Covid, 10mila morti in tredici mesi: la pandemia uccide, ma sempre meno

Raggiunta quota 40mila. Nel 2020 furono 15mila i decessi fra marzo e l’8 maggio, 30mila il totale a fine marzo 2021

Covid

Covid

Milano, 4 maggio 2022 - ​Era il 23 marzo del 2021 e il drammatico contatore ufficiale delle vittime del Covid in Lombardia sfiorava la soglia, psicologica e simbolica, dei trentamila decessi. Il 2 maggio 2022 la cifra è più alta di 10mila unità. Diecimila vite spezzate dal virus che oggi con le riaperture, con l’eliminazione del green pass per la gran parte delle attività sembra quasi essere un ricordo. Dati ufficiali spesso contestati. Perché una revisione dei casi ha convinto l’Istituto superiore di sanità a ricalcolare i decessi come sovrastimati del 10%, mentre per paradosso l’Istat, nel periodo del 2020, al massimo della potenza del Sars-Cov2, stimava un anno fa, quando i decessi erano 30mila, seimila vittime in più non classificate come causate dal Covid rispetto alla media di un anno normale. Tutto frutto dei dati di anagrafe.

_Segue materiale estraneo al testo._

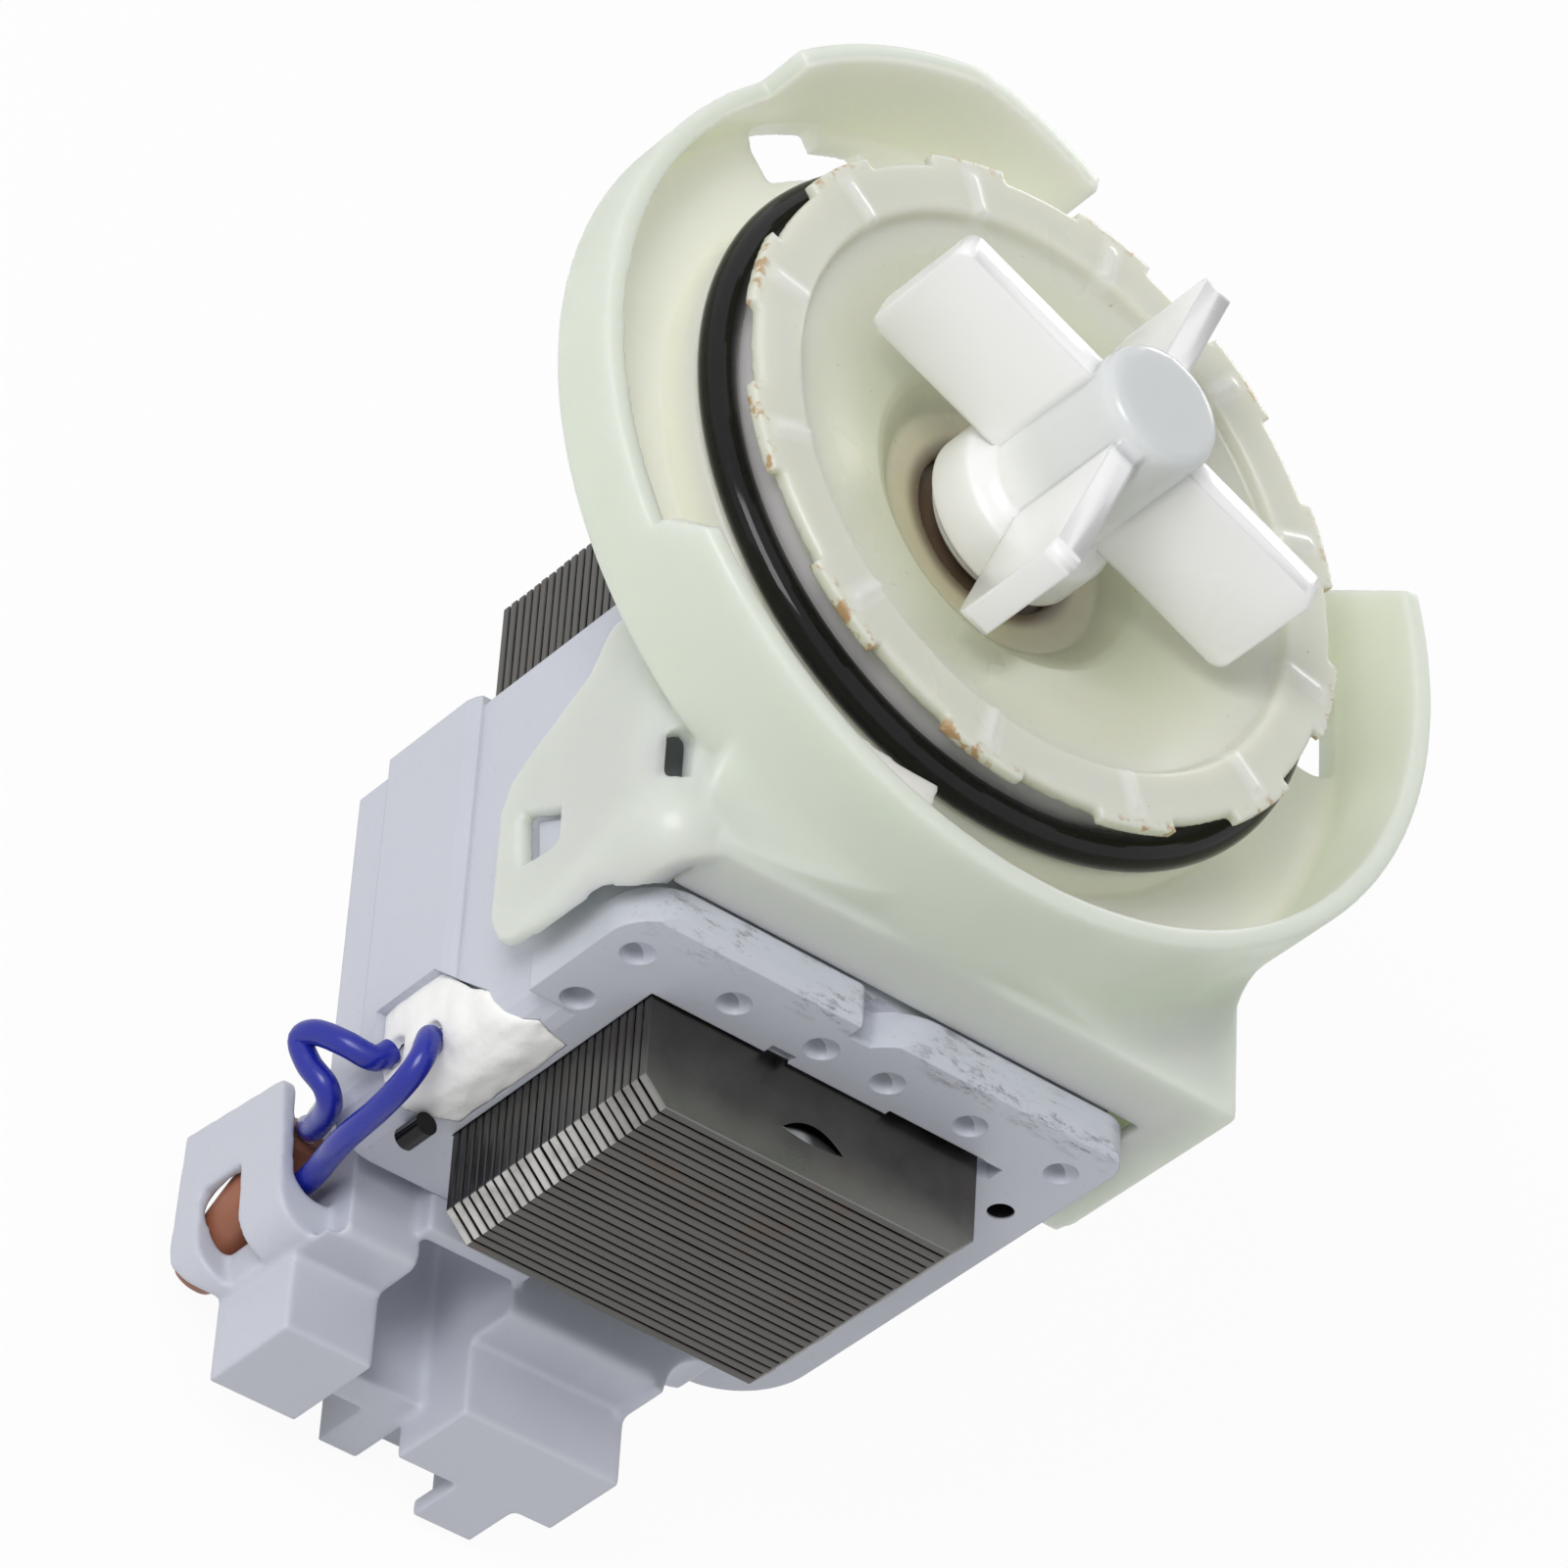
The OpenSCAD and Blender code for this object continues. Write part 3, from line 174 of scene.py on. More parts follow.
class Finish:
    """A material with its shader and a few plain ways to vary it over the surface."""

    def __init__(self, name, **sockets):
        self.material = bpy.data.materials.new(name)
        self.material.use_nodes = True
        self.tree = self.material.node_tree
        self.shader = self.tree.nodes["Principled BSDF"]
        self.place = self.tree.nodes.new("ShaderNodeTexCoord").outputs["Object"]
        for socket, value in sockets.items():
            self.shader.inputs[socket.replace("_", " ")].default_value = value

    def node(self, kind, **settings):
        made = self.tree.nodes.new(kind)
        for name, value in settings.items():
            setattr(made, name, value)
        return made

    def link(self, source, target):
        self.tree.links.new(source, target)

    def put(self, socket, value):
        """Sets a socket to a number or a colour, or links it to another socket."""
        if isinstance(value, bpy.types.NodeSocket):
            self.link(value, socket)
        elif isinstance(value, (int, float)):
            socket.default_value = value
        else:
            socket.default_value = (*value, 1)

    def math(self, operation, *values, clamp=False):
        made = self.node("ShaderNodeMath", operation=operation, use_clamp=clamp)
        for socket, value in zip(made.inputs, values):
            self.put(socket, value)
        return made.outputs[0]

    def times(self, first, *others):
        """Masks or shares multiplied together."""
        for value in others:
            first = self.math("MULTIPLY", first, value)
        return first

    def stretched(self, scale):
        mapping = self.node("ShaderNodeMapping")
        mapping.inputs["Scale"].default_value = scale
        self.link(self.place, mapping.inputs["Vector"])
        return mapping.outputs[0]

    def noise(self, size_mm, detail=3, rough=0.55, where=None):
        made = self.node("ShaderNodeTexNoise")
        made.inputs["Scale"].default_value = 1 / (size_mm * MM)
        made.inputs["Detail"].default_value = detail
        made.inputs["Roughness"].default_value = rough
        self.link(where or self.place, made.inputs["Vector"])
        return made.outputs["Fac"]

    def ramp(self, value, low, high, at_low=0.0, at_high=1.0):
        """Goes smoothly from at_low to at_high while the value goes from low to high."""
        made = self.node("ShaderNodeMapRange", interpolation_type="SMOOTHSTEP")
        self.link(value, made.inputs["Value"])
        ends = {"From Min": low, "From Max": high, "To Min": at_low, "To Max": at_high}
        for socket, number in ends.items():
            made.inputs[socket].default_value = number
        return made.outputs[0]

    def fade(self, place, low_mm, high_mm, at_low=0.0, at_high=1.0):
        """A ramp over a place or radius given in mm."""
        return self.ramp(place, low_mm * MM, high_mm * MM, at_low, at_high)

    def mix(self, share, first, second):
        made = self.node("ShaderNodeMix", data_type="RGBA")
        self.put(made.inputs["Factor"], share)
        self.put(made.inputs[MIX_FIRST], first)
        self.put(made.inputs[MIX_SECOND], second)
        return made.outputs[MIX_RESULT]

    def axis(self, name):
        made = self.node("ShaderNodeSeparateXYZ")
        self.link(self.place, made.inputs[0])
        return made.outputs[name]

    def distance(self, axes, centre):
        """Distance in metres from a line that crosses two axes at centre, in mm."""
        legs = [self.math("SUBTRACT", self.axis(name), at * MM) for name, at in zip(axes, centre)]
        return self.math("SQRT", self.math("ADD", *[self.times(leg, leg) for leg in legs]))

    def radius(self, centre=(0, 0)):
        return self.distance("XY", centre)

    def spokes(self, count, first_deg, width):
        """1 on thin spokes over the cover's rim, width as a share of their pitch."""
        turn = self.math("ARCTAN2", self.axis("Y"), self.axis("X"))
        turn = self.math("SUBTRACT", turn, math.radians(first_deg))
        share = self.math("FRACT", self.times(turn, count / math.tau))
        off = self.math("ABSOLUTE", self.math("SUBTRACT", share, 0.5))
        ring = self.times(self.fade(self.radius(), 24.0, 24.8), self.fade(self.radius(), 29.6, 28.8))
        return self.times(self.ramp(off, 0.5 - width, 0.5 - 0.4 * width), ring)

    def hole_mask(self, centre, radius_mm, top, deep):
        """1 inside a hole or pit of the housing's front, from y = top to y = deep, at (x, z) in mm."""
        reach = self.times(self.fade(self.axis("Y"), top, deep), self.fade(self.axis("Y"), -36, -38))
        round_it = self.fade(self.distance("XZ", centre), radius_mm * 1.03, radius_mm * 0.97)
        return self.times(round_it, reach)

    def facing(self, direction, low, high):
        """1 where the surface's own normal points along a direction of the object."""
        geometry = self.node("ShaderNodeNewGeometry")
        turn = self.node("ShaderNodeVectorTransform", vector_type="NORMAL", convert_from="WORLD",
                         convert_to="OBJECT")
        self.link(geometry.outputs["Normal"], turn.inputs[0])
        dot = self.node("ShaderNodeVectorMath", operation="DOT_PRODUCT")
        self.link(turn.outputs[0], dot.inputs[0])
        dot.inputs[1].default_value = direction
        return self.ramp(dot.outputs["Value"], low, high)

    def colour(self, value):
        self.put(self.shader.inputs["Base Color"], value)

    def roughness(self, value):
        self.put(self.shader.inputs["Roughness"], value)

    def soft_edges(self, edge_mm, target=None, samples=8):
        edge = self.node("ShaderNodeBevel", samples=samples)
        edge.inputs["Radius"].default_value = edge_mm * MM
        self.link(edge.outputs[0], target or self.shader.inputs["Normal"])

    def relief(self, height, depth_mm, edge_mm=0.0):
        """Fine bump from a height, and soft edges of a radius where edge_mm is given."""
        bump = self.node("ShaderNodeBump")
        bump.inputs["Strength"].default_value = 1.0
        bump.inputs["Distance"].default_value = depth_mm * MM
        self.link(height, bump.inputs["Height"])
        if edge_mm:
            self.soft_edges(edge_mm, bump.inputs["Normal"], samples=6)
        self.link(bump.outputs[0], self.shader.inputs["Normal"])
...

Al di là delle oscillazioni e delle stime sull’attendibilità precisa del calcolo, la cifra ufficiale, la rapidità con cui i decessi crescono o rallentano, restano però una cartina di tornasole sull’aggressività della malattia e sulla sua diffusione nel territorio. Tredici mesi fa, quando si superava la soglia dei 30mila, si viaggiava ancora al ritmo di 90-10 vittime al giorno. Ieri, invece, erano 22. Il confronto fra la situazione di maggio 2021 e quella di ieri è, ancora una volta, tutta nell’effetto vaccini. Il 23 marzo di un anno fa, infatti, si contavano 7.165 ricoverati, di cui 213 in Rianimazione. Il bollettino regionale, invece, registrava ieri 1.176 ricoverati, di cui 34 in Terapia intensiva. Numeri che fanno la differenza fra la zona rossa e una relativa tranquillità, specie se si tiene conto dei contagi quotidiani. Il giorno in cui superammo i 30mila decessi si contavano 3.643 tamponi positivi, ieri 9.590: quasi seimila in più.

In sintesi: oggi abbiamo molti più positivi, molti meno malati ricoverati in reparti ordinari e in Terapia intensiva, e soprattutto decessi ridotti a un quinto. Lontani i tempi in cui, specie nelle aree della Bergamasca e della Bassa Lodigiana, i decessi erano tanti da non poter essere attribuiti con certezza al virus. Al punto di registrare un +36% di decessi nel confronto fra 2020 e la media fra 2015 e 2019: da 99mila morti a 136mila, 36mila in più. Di questi 16mila soltanto a marzo, 8mila ad aprile e 5mila a novembre. I mesi della prima e della seconda ondata. Tutto questo ormai è archiviato. Ma la vigilanza resta alta, anche in vista dell’autunno, quando la ripresa dei contagi e l’ipotesi di nuove varianti potrebbe tornare a creare problemi.